TP: Thank you. Looking more broadly, Donald Trump has marked his 50th day in office. So far how would you evaluate the administration as a whole? Specifically, what has he done so far that you support and what do you hope to see him do in the future? What has happened so far that you disagree with?

LF: As much as I believe that our borders need to be secured, I don’t think you need to label any specific group one way or another. I thought that the first executive order on the ban was poorly drafted and misguided. I believe in protecting the border, but that first draft was poorly drafted. In terms of things that I believe are positive, I support what’s being done in terms of regulatory process. I believe that during the last few years, the overregulation of every industry is making the U.S. less competitive. I believe, again, in empowering local communities and not bureaucrats in Washington. There is discussion at this stage on two important initiatives, one to upgrade our infrastructure and I think that’s badly needed. There is talk of doing this with full participation of the private sector. I can tell you that public-private partnerships have worked well in Puerto Rico, but they must be correctly designed and negotiated correctly. Secondly, there’s talk on tax reform, and I believe that the U.S. needs tax reform. The U.S. has the highest corporate tax in the world and it’s forcing businesses out of the U.S. I think we can simplify our tax system and lower taxes, and I hope that will be the case eventually. There is legislation for a new internal revenue code, so hopefully that will take place.
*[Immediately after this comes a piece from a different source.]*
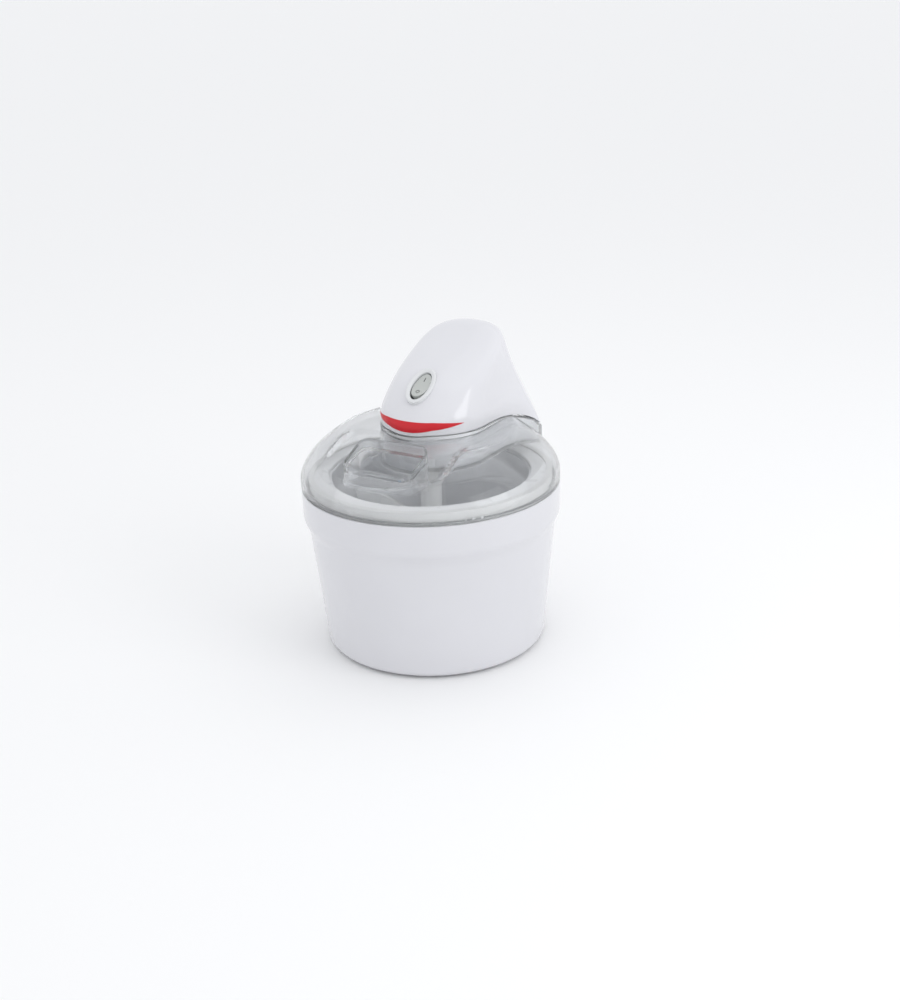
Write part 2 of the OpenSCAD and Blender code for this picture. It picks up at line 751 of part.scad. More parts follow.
// A crescent inlaid round the foot of the nose
module accent_strip() {
    keys = key_loops(-0.15);
    outer = key_loops(-0.9);
    rows = 3;
    function level(u, v) = 0.45 + 0.6 * u * u + v * (1 - u * u);
    function spot(set, u, v) =
        let (q = nose_steps * strip_half_a / 90 * u, i = floor(abs(q)), f = abs(q) - i,
            n = len(set[0]), l = loop_at(set, level(u, v)), a = l[i], b = l[i + 1], p = a + (b - a) * f)
        [q < 0 ? -p[0] : p[0], p[1], p[2]];
    grid = [for (set = [keys, outer], s = [-strip_steps:strip_steps], r = [0:rows])
        spot(set, s / strip_steps * 0.985, r / rows)];
    m = rows + 1;
    n = 2 * strip_steps + 1;
    function at(k, s, r) = (k * n + s) * m + r;
    inner_f = [for (s = [0:n - 2], r = [0:rows - 1])
        [at(0, s, r), at(0, s, r + 1), at(0, s + 1, r + 1), at(0, s + 1, r)]];
    outer_f = [for (s = [0:n - 2], r = [0:rows - 1])
        [at(1, s, r), at(1, s + 1, r), at(1, s + 1, r + 1), at(1, s, r + 1)]];
    low_f = [for (s = [0:n - 2]) [at(0, s, 0), at(0, s + 1, 0), at(1, s + 1, 0), at(1, s, 0)]];
    high_f = [for (s = [0:n - 2])
        [at(0, s, rows), at(1, s, rows), at(1, s + 1, rows), at(0, s + 1, rows)]];
    end_f = [for (r = [0:rows - 1]) [at(0, 0, r), at(1, 0, r), at(1, 0, r + 1), at(0, 0, r + 1)]];
    end_g = [for (r = [0:rows - 1])
        [at(0, n - 1, r), at(0, n - 1, r + 1), at(1, n - 1, r + 1), at(1, n - 1, r)]];
    quads = concat(inner_f, outer_f, low_f, high_f, end_f, end_g);
    color("red") polyhedron(grid, [for (q = quads, t = [[q[0], q[2], q[1]], [q[0], q[3], q[2]]]) t]);
}

// ---------- motor unit: switch ----------

module switch_bezel() {
    color("gainsboro") at_switch() difference() {
        translate([0, 0, -bezel_deep]) linear_extrude(bezel_deep + bezel_rise)
            polygon(oval(bezel_l, bezel_w));
        translate([0, 0, -bezel_deep - 1]) linear_extrude(bezel_deep + 5)
            polygon(oval(bezel_l - 2 * bezel_ring, bezel_w - 2 * bezel_ring));
    }
}

// Children in the frame of the rocker's pin, tipped to its first stop
module at_rocker() {
    at_switch() translate([0, 0, -pin_depth]) rotate([-rocker_travel / 2, 0, 0]) children();
}

module switch_rocker() {
    key_t = 5.5;
    color("silver") at_rocker() difference() {
        union() {
            translate([0, 0, pin_depth - key_t]) linear_extrude(key_t + bezel_rise - 0.7)
                polygon(oval(rocker_l, rocker_w));
            translate([-stem_w / 2, -3, -2.4]) cube([stem_w, 6, pin_depth]);
        }
        translate([-20, 0, 0]) rotate([0, 90, 0]) cylinder(r = pin_r + run_gap, h = 40, $fn = 32);
    }
}

module switch_body() {
    color("dimgray") at_switch() difference() {
        translate([-cell_w / 2, -cell_l / 2, cell_top - cell_h]) cube([cell_w, cell_l, cell_h]);
        translate([-stem_w / 2 - 0.6, -cell_l / 2 + 2, cell_top - 8]) cube([stem_w + 1.2, cell_l - 4, 20]);
        translate([-20, 0, -pin_depth]) rotate([0, 90, 0]) cylinder(r = pin_r, h = 40, $fn = 32);
    }
}

module rocker_pin() {
    color("silver") at_switch() translate([-cell_w / 2, 0, -pin_depth])
        rotate([0, 90, 0]) cylinder(r = pin_r, h = cell_w, $fn = 32);
}

module switch_terminals() {
    color("goldenrod") at_switch() for (y = [-7, 0, 7])
        translate([-2.4, y - 0.4, cell_top - cell_h - 8]) cube([4.8, 0.8, 8]);
}

// ---------- motor unit: cord inlet ----------

module cord_bush() {
    color("white") translate([0, tail_r - cover_t, cord_z]) rotate([-90, 0, 0]) difference() {
        union() {
            translate([0, 0, -2]) cylinder(r = cord_bush_r, h = cover_t + 3, $fn = 48);
            translate([0, 0, -3.5]) cylinder(r = cord_bush_r + cord_flange_w, h = 2, $fn = 48);
        }
        translate([0, 0, -5]) cylinder(r = cord_r, h = 30, $fn = 48);
    }
}

// A saddle that grips the cord inside the casing
module cord_clamp() {
    color("white") translate([0, clamp_y, motor_z + motor_h]) difference() {
        translate([-clamp_x - clamp_edge, -clamp_d / 2, 0])
            cube([2 * (clamp_x + clamp_edge), clamp_d, clamp_h]);
        translate([0, -10, cord_r - 0.6]) rotate([-90, 0, 0]) cylinder(r = cord_r, h = 20, $fn = 48);
        translate([-cord_r, -10, -1]) cube([2 * cord_r, 20, cord_r + 0.4]);
        for (x = [-clamp_x, clamp_x]) translate([x, 0, -1]) cylinder(r = screw_r, h = 20, $fn = 32);
    }
}

module clamp_screws() {
    color("silver") for (x = [-clamp_x, clamp_x])
        translate([x, clamp_y, motor_z + motor_h + clamp_h]) screw(clamp_h + can_t - 0.1);
}

// ---------- motor unit: drive ----------

// Involute gear outline with a little backlash
function inv_deg(a) = (tan(a) - a * PI / 180) * 180 / PI;
function flank(r, rb) = inv_deg(acos(min(rb / r, 1)));
function gear_points(teeth, phase) =
    let (rp = gear_step * teeth, rb = rp * cos(pressure_a), ra = rp + 0.95 * gear_m, rf = rp - 1.25 * gear_m,
        half = 90 / teeth - backlash / 2 / rp * 180 / PI + inv_deg(pressure_a), rs = max(rb, rf))
    [for (t = [0:teeth - 1], q = [[rf, rs, -1], [rs, rs, -1], [(rs + ra) / 2, 0, -1], [ra, 0, -1],
        [ra, 0, 1], [(rs + ra) / 2, 0, 1], [rs, rs, 1], [rf, rs, 1]])
        let (r = q[0], a = phase + 360 * t / teeth + q[2] * (half - flank(max(r, rs), rb)))
        [r * cos(a), r * sin(a)]];

module gearbox_tray_outline(extra) {
    circle(r = out_box_r + extra);
    translate([0, idler_y]) circle(r = idler_box_r + extra);
    translate([-box_neck_w / 2 - extra, 0]) square([box_neck_w + 2 * extra, motor_y + box_end]);
}

module gearbox_tray() {
    color("gainsboro") translate([0, 0, box_z]) difference() {
        union() {
            difference() {
                linear_extrude(box_lid_z - box_z) gearbox_tray_outline(box_wall);
                translate([0, 0, box_t]) linear_extrude(box_lid_z) gearbox_tray_outline(0);
            }
            at_places(box_posts, 0) cylinder(r = slim_post_r, h = box_lid_z - box_z, $fn = 32);
        }
        translate([0, 0, -1]) cylinder(r = spindle_r + bush_wall, h = box_t + 2, $fn = 48);
        translate([0, idler_y, -1]) cylinder(r = axle_r, h = box_t + 2, $fn = 48);
        at_places(box_posts, -1) cylinder(r = screw_r, h = big, $fn = 32);
        translate([0, 0, box_t]) linear_extrude(box_lid_z) {
            circle(r = out_box_r);
            translate([0, idler_y]) circle(r = idler_box_r);
        }
    }
}

module gearbox_lid() {
    color("gainsboro") translate([0, 0, box_lid_z]) difference() {
        union() {
            linear_extrude(motor_z - box_lid_z) gearbox_tray_outline(box_wall);
            at_places(box_posts, 0) cylinder(r = slim_post_r, h = motor_z - box_lid_z, $fn = 32);
            at_places(ear_places, 0) cylinder(r = post_r, h = motor_z - box_lid_z, $fn = 32);
            translate([-ear_x, motor_y - post_r, 0]) cube([2 * ear_x, 2 * post_r, motor_z - box_lid_z]);
        }
        translate([0, 0, -1]) cylinder(r = spindle_r + bush_wall, h = 10, $fn = 48);
        translate([0, idler_y, -1]) cylinder(r = axle_r, h = 10, $fn = 48);
        translate([0, motor_y, -1]) cylinder(r = motor_boss_r, h = 10, $fn = 48);
        at_places(concat(box_posts, ear_places), -1) cylinder(r = screw_r, h = 10, $fn = 32);
    }
}

module gearbox_screws() {
    length = motor_z - box_z + 5;
    color("silver") at_places(box_posts, motor_z) screw(length);
}

module idler_axle() {
    color("silver") translate([0, idler_y, box_z])
        cylinder(r = axle_r, h = motor_z - box_z, $fn = 48);
}

module output_bushes() {
    color("peru") for (z = [box_z, box_lid_z]) translate([0, 0, z]) difference() {
        cylinder(r = spindle_r + bush_wall, h = z == box_z ? box_t : motor_z - box_lid_z, $fn = 48);
        translate([0, 0, -1]) cylinder(r = spindle_r + run_gap, h = 10, $fn = 48);
    }
}

module motor_can() {
    color("silver") translate([0, motor_y, motor_z]) difference() {
        union() {
            cylinder(r = motor_r, h = motor_h);
            for (x = [-1, 1]) translate([x * ear_x, 0, 0]) cylinder(r = post_r, h = can_t, $fn = 32);
            translate([-ear_x, -post_r, 0]) cube([2 * ear_x, 2 * post_r, can_t]);
        }
        translate([0, 0, can_t]) cylinder(r = motor_r - can_t, h = motor_h - 2 * can_t);
        translate([0, 0, -1]) cylinder(r = rotor_shaft_r + motor_bush_w, h = motor_h + 2, $fn = 48);
        for (x = [-1, 1]) translate([x * ear_x, 0, -1]) cylinder(r = screw_r, h = 10, $fn = 32);
        for (x = [-1, 1]) translate([x * clamp_x, clamp_y - motor_y, motor_h - can_t - 1])
            cylinder(r = screw_r, h = 10, $fn = 32);
    }
}

module stator_coil() {
    color("peru") translate([0, motor_y, motor_z + can_t])
        ring(motor_r - can_t, rotor_r + 0.8, motor_h - 2 * can_t);
}

module motor_bushes() {
    color("goldenrod") for (z = [motor_z, motor_z + motor_h - can_t]) translate([0, motor_y, z])
        ring(rotor_shaft_r + motor_bush_w, rotor_shaft_r + run_gap, can_t);
}

module motor_screws() {
    color("silver") for (x = [-1, 1]) translate([x * ear_x, motor_y, motor_z + can_t])
        screw(can_t + motor_z - box_lid_z + 1);
}

module rotor_magnet() {
    color("dimgray") translate([0, motor_y, motor_z + 2 * can_t]) difference() {
        cylinder(r = rotor_r, h = motor_h - 4 * can_t);
        translate([0, 0, -1]) cylinder(r = rotor_shaft_r, h = motor_h + 2, $fn = 48);
    }
}

module rotor_shaft() {
    color("silver") translate([0, motor_y, idler_z - 1])
        cylinder(r = rotor_shaft_r, h = motor_z + motor_h - can_t / 2 - idler_z + 1, $fn = 48);
}

module motor_pinion() {
    color("goldenrod") translate([0, motor_y, idler_z - 0.5]) difference() {
        linear_extrude(gear_t + 1) polygon(gear_points(pinion_teeth, 0));
        translate([0, 0, -1]) cylinder(r = rotor_shaft_r, h = gear_t + 4, $fn = 48);
    }
}

module idler_gear() {
    color("white") translate([0, idler_y, 0]) difference() {
        union() {
            translate([0, 0, idler_z]) linear_extrude(gear_t)
                polygon(gear_points(idler_teeth, 180 / idler_teeth));
            translate([0, 0, out_z - 0.5]) linear_extrude(idler_z - out_z + 0.5 + eps)
                polygon(gear_points(pinion_teeth, 0));
        }
        cylinder(r = axle_r + run_gap, h = big, $fn = 48);
    }
}

module output_gear() {
    color("white") difference() {
        union() {
            translate([0, 0, out_z]) linear_extrude(gear_t) polygon(gear_points(out_teeth, 0));
            translate([0, 0, out_z - 1.5]) cylinder(r = spindle_r + 3, h = gear_t + 3);
        }
        translate([0, 0, out_z - 5]) cylinder(r = spindle_r, h = 30, $fn = 48);
    }
}

// Spindle of the output gear, ending below in a hexagonal socket
module drive_socket() {
    color("silver") difference() {
        union() {
            translate([0, 0, socket_z]) cylinder(r = socket_r, h = box_z - socket_z - 0.5);
            translate([0, 0, box_z - 1]) cylinder(r = spindle_r, h = motor_z - box_z + 0.6, $fn = 48);
        }
        translate([0, 0, socket_z - 1]) cylinder(r = shaft_r + 0.3, h = hex_z - socket_z + 1.6, $fn = 48);
        translate([0, 0, socket_z])
            cylinder(d = hex_d + hex_play, h = hex_z + hex_h + 0.6 - socket_z, $fn = 6);
    }
}

housing();
housing_feet();
bowl_shell();
bowl_liner();
coolant();
bowl_plug();
lid_seal();
lid();
shaft_bush();
paddle();
paddle_shaft();
motor_cover();
motor_tray();
accent_strip();
cover_screws();
switch_bezel();
switch_body();
switch_terminals();
switch_rocker();
rocker_pin();
cord_bush();
cord_clamp();
clamp_screws();
gearbox_tray();
gearbox_lid();
gearbox_screws();
idler_axle();
output_bushes();
motor_can();
stator_coil();
motor_bushes();
motor_screws();
rotor_magnet();
rotor_shaft();
motor_pinion();
idler_gear();
output_gear();
drive_socket();
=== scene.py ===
import math

import bmesh
import bpy
import numpy as np
from mathutils import Matrix, Vector


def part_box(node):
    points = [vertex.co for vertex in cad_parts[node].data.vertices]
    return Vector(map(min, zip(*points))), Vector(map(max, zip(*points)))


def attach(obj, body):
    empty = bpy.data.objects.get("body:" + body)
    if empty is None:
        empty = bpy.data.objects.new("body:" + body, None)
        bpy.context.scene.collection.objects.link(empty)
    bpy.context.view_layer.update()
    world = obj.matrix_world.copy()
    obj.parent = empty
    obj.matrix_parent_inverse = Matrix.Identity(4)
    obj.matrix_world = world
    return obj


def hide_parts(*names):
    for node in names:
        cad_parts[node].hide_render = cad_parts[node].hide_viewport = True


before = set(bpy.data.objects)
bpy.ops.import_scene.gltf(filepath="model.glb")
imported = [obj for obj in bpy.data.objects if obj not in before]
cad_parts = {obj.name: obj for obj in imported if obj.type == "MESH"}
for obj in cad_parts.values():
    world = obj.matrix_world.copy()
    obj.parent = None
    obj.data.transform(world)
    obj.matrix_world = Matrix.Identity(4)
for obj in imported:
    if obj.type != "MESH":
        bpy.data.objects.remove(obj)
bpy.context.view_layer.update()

# ---------- Studio ----------
# A pale table top in a white room: soft light from a wide panel overhead, a key panel on the
# right and a weak fill in front. The camera stands in front to the right and looks down.

camera_azimuth = math.radians(31.0)
camera_elevation = math.radians(21.03)
camera_roll = math.radians(-2.13)
camera_distance = 1.2
camera_aim_z = 0.1221
camera_aside = 0.01562
camera_lens = 50.63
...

TP: How has life been different for you now that you’ve moved from the island to Washington, D.C. to be a partner at Steptoe & Johnson? Would you like to move back to the island some day?

LF: I go to the island all the time. My whole family lives down there: parents, in-laws, brothers, sisters, nieces, and lots of friends! I go down there quite often. I would love to spend even more time down there. In terms of what I do at Steptoe, I’ve gone back to what I did most of my professional life. I was a corporate lawyer most of my professional life, but I’m going back with a different platform. And I do a lot of work in Latin America and different countries, and I enjoy that. As far as Spain and Korea, and I enjoy doing that. So professionally, it has been quite an experience. You have to work hard, but I don’t mind working hard. It’s what I’ve done all of my life.

TP: What advice do you have for Latinos who want to get involved in politics?

LF: The first thing I would say is: get educated. Don’t miss ANY opportunity to get a good education. Work hard, whether it’s high school, college, or grad school. Once you have completed that, regardless of which party you belong to, get involved. Start in your community and work from there. It doesn’t have to be political; it can be through community organizations. But get involved.